A Brief History of Dewey and Rehoboth Beaches, Delaware

One of the first to discover Rehoboth was an unknown English sea captain from Jamestown, who was following the maps of Captain John Smith the explorer. This sailor was exploring some of the inland bays along the Delaware Coast when he and his men rowed a boat ashore for fresh water. He found a flat peninsula covered by dwarf pines and scruffy dunes, no higher than 10-12 feet from sea level. He called it “Rehoboth” from Genesis xxvi: 22— meaning Broad Places.

One of the original settlers was a man named Paul Marsh who entered into the colonies around 1689. He quickly established himself as a man of means, purchasing several hundred acres in Deale county (now Sussex).  He called his first plantation Marshy Hope.  A grandson, Peter Marsh, acquire about 600 acres southeast of Whorekill (now Lewes). Peter Marsh was a planter and cultivated the land to grow crops, which he transported to Philadelphia. Peter Marsh’s house built in 1739 was one of the first structures in Rehoboth. Today it houses the Art League, an association that promotes the arts and offers exhibitions and classes on the old Marsh Estate.  There are many descendents of the original Paul Marsh in Sussex County.

Along the coast to the south, in an area between Silver Lake and Dewey Beach, Robert West bought some land from the Marsh Family in 1855. In partnership with Joseph Comegys, (later a Delaware Chief Justice) and Manlove Hayes, a state senator from Dover, the parties incorporated a company to develop about 135 acres of land south of Silver Lake into what was called to be called “Rehoboth City”. The plan never got off the ground because of the Civil War.

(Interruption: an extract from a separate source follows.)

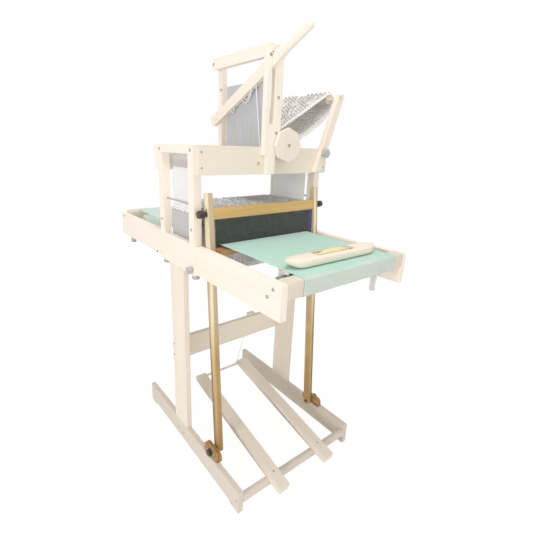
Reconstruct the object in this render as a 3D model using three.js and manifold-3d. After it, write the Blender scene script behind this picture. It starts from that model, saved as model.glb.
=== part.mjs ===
// A dobby loom: a castle loom with a peg-chain dobby head, on a stand with treadles and a floor-hung beater.
// Millimetres. X runs to the weaver's right, Y away from the weaver and Z up.
// The castle's middle is at X 0, Y 0.
import * as THREE from "three";
import { mergeVertices } from "three/addons/utils/BufferGeometryUtils.js";
import Module from "manifold-3d";

const wasm = await Module();
wasm.setup();

// Clearances
const FIT = 0.3; // between pieces that touch
const RUN = 0.6; // round a pin or an axle that turns

// Stand
const STAND_HALF_WIDTH = 280;
const STAND_BOARD = 20;
const FOOT_RAIL_FRONT = -406;
const FOOT_RAIL_LENGTH = 722;
const FOOT_RAIL_HEIGHT = 88;
const FOOT_PAD_LENGTH = 48;
const FOOT_PAD_LIFT = 10;
const LEG_FRONT = -49;
const LEG_WIDTH = 104;
const STAND_HEIGHT = 768; // the loom's castle stands on the legs at this height
const CROSS_BEAM_BOTTOM = 363;
const CROSS_BEAM_HEIGHT = 92;
const CORD_EYE = { x: 110, width: 34, depth: 15, height: 22, rise: 7 };
const FRONT_BAR_RADIUS = 15;
const FRONT_BAR_INSET = 10; // its axis behind the foot rails' front ends
const FRONT_BAR_Z = 50;

// Treadles, hinged on the front bar
const TREADLE_MIDDLES = { left: -126, right: 100 };
const TREADLE_WIDTH = 44;
const TREADLE_THICKNESS = 28;
const TREADLE_SEAT = 12; // its underside above the bar's axis
const TREADLE_NOSE = 64;
const TREADLE_REACH = 515; // from the bar's axis to the rod
const TREADLE_LIFT = 12; // degrees, back end up
const TREADLE_ROD_RADIUS = 5;
const TREADLE_ROD_END = 4; // past each treadle's side
const CORD_RADIUS = 1.6;
const TREADLE_CORD_X = 66;

// Castle: two side frames joined by a front and a back board
const CASTLE_INSET = 2; // its side inside the stand's
const CASTLE_HALF_DEPTH = 128;
const CASTLE_HEIGHT = 414;
const POST_THICKNESS = 28;
const POST_WIDTH = 34;
const PANEL_THICKNESS = 7.3;
const PANEL_HEIGHT = 106;
const TOP_RAIL_THICKNESS = 20;
const TOP_RAIL_HEIGHT = 27;
const GUIDE_ROD_RADIUS = 3.5;
const GUIDE_ROD_HEIGHT = 231; // above the castle's bottom
const CASTLE_FOOT_RADIUS = 11;
const CASTLE_FOOT_HEIGHT = 15;
const BOARD_THICKNESS = 27.7;
const BOARD_HEIGHT = 87.5;
const CLAMP_KNOB_RADIUS = 13;
const CLAMP_KNOB_LENGTH = 18;
const CLAMP_KNOB_HEIGHT = 19; // its axis above the castle's bottom

// Side rails, beams, cloth and warp; a rise is a height above the castle's bottom
const RAIL_INSET = 8; // a rail's outer face inside the castle's side
const RAIL_THICKNESS = 22;
const RAIL_HEIGHT = 98;
const RAIL_RISE = 3;
const RAIL_FRONT = -540;
const RAIL_BACK = 588;
const RAIL_FOOT = { y: 484, radius: 10, height: 23 };
const BREAST_BEAM_DEPTH = 40;
const BREAST_BEAM_HEIGHT = 49;
const BREAST_BEAM_RISE = 105; // to its top
const BREAST_BEAM_OUT = 2; // its face in front of the rails' ends
const BEAM_FILLET = 6;
const BACK_BEAM_DEPTH = 40;
const BACK_BEAM_HEIGHT = 43;
const BACK_BEAM_RISE = 113; // to its top
const BACK_BEAM_IN = 3; // its back face in front of the rails' back ends
const BACK_BEAM_FILLET = 10;
const WEB_HALF_WIDTH = 200; // half the width of the cloth and of the warp
const WEB_THICKNESS = 1.2;
const WEB_HOLD = 6; // degrees of a roll that its web's last stretch lies on
const FELL_GAP = 7; // from the cloth's edge to the reed
const CLOTH_ROLL = { y: -455, rise: 64, radius: 22, endGap: 14, journal: 10 };
const WARP_ROLL = { y: 478, rise: 65, radius: 36, overlap: 5, journal: 12 };
const RATCHET = { radius: 33, depth: 5, teeth: 20, thickness: 7 };
const CRANK = { thickness: 9, width: 16, reach: 104, grip: 11 };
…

A second partnership resurrected the Rehoboth City vision as the  “Rehoboth Association” and bought another 500 acres with plans to purchase the Dodd Farm as a second stage. This plan also languished.  The development finally got underway in 1925 and is now called “Rehoboth By the Sea”.

“It came to him in a dream.”  Robert W. Todd, a Methodist Episcopal minister from Wilmington St. Paul’s Church, had visited an ocean retreat along the Jersey Coast when he had had a bout with tuberculosis. The fair skies, the salt air and the mesmerizing waves had greatly restored his health.  He was determined to find a place for a summer church camp along Delmarva—so obsessed was he that he saw the place in a dream; a wide strip of clear white sand on the Delmarva Peninsula, located between two bays where tall grasses grew in the high dunes and shellfish crawled in the surf. One morning while staying in a lodge on the oceanside of Dewey Beach, he walked north toward Cape Henlopen, along the shore.  By mid-morning he had found the site from his dream.

In 1871 he purchased 414 acres along the ocean from farmers, and named it “Rehoboth”. The Rehoboth Beach Camp Meeting Association of the Methodist Episcopal Church,  was formally established on January 27, 1873.

The original camp was located in west Rehoboth along a creek in an area called “the encampment grounds”. With the arrival of the railroad in 1877 the camp meeting site was moved closer to the water, along Baltimore Avenue. Church members stayed near the shore in small wooden structures called “tents”. The lots were laid out in a fan shape along the water, between two lakes, Lake Gerar to the north and Newbold Lake to the south. By 1890, Rehoboth was not only a church camp, but an established Oceanside town. Church camps continued for decades, with Sunday service in the Tabernacle Tent on the beachside. Prohibition increased commerce along the inland bays. There were many small wharves along the western section of the Indian River Bay where the rum runners could secretly unload and store their cargo—later to be delivered to speakeasies in Rosedale and Oak Orchard. Local legend says that during the Prohibition Era, one could leave Reverend Todd’s Tabernacle in Rehoboth and drive a horse and buggy south one mile (Dewey Beach) where a businessman served whiskey and beer —good drink to quench one’s thirst on a hot August day.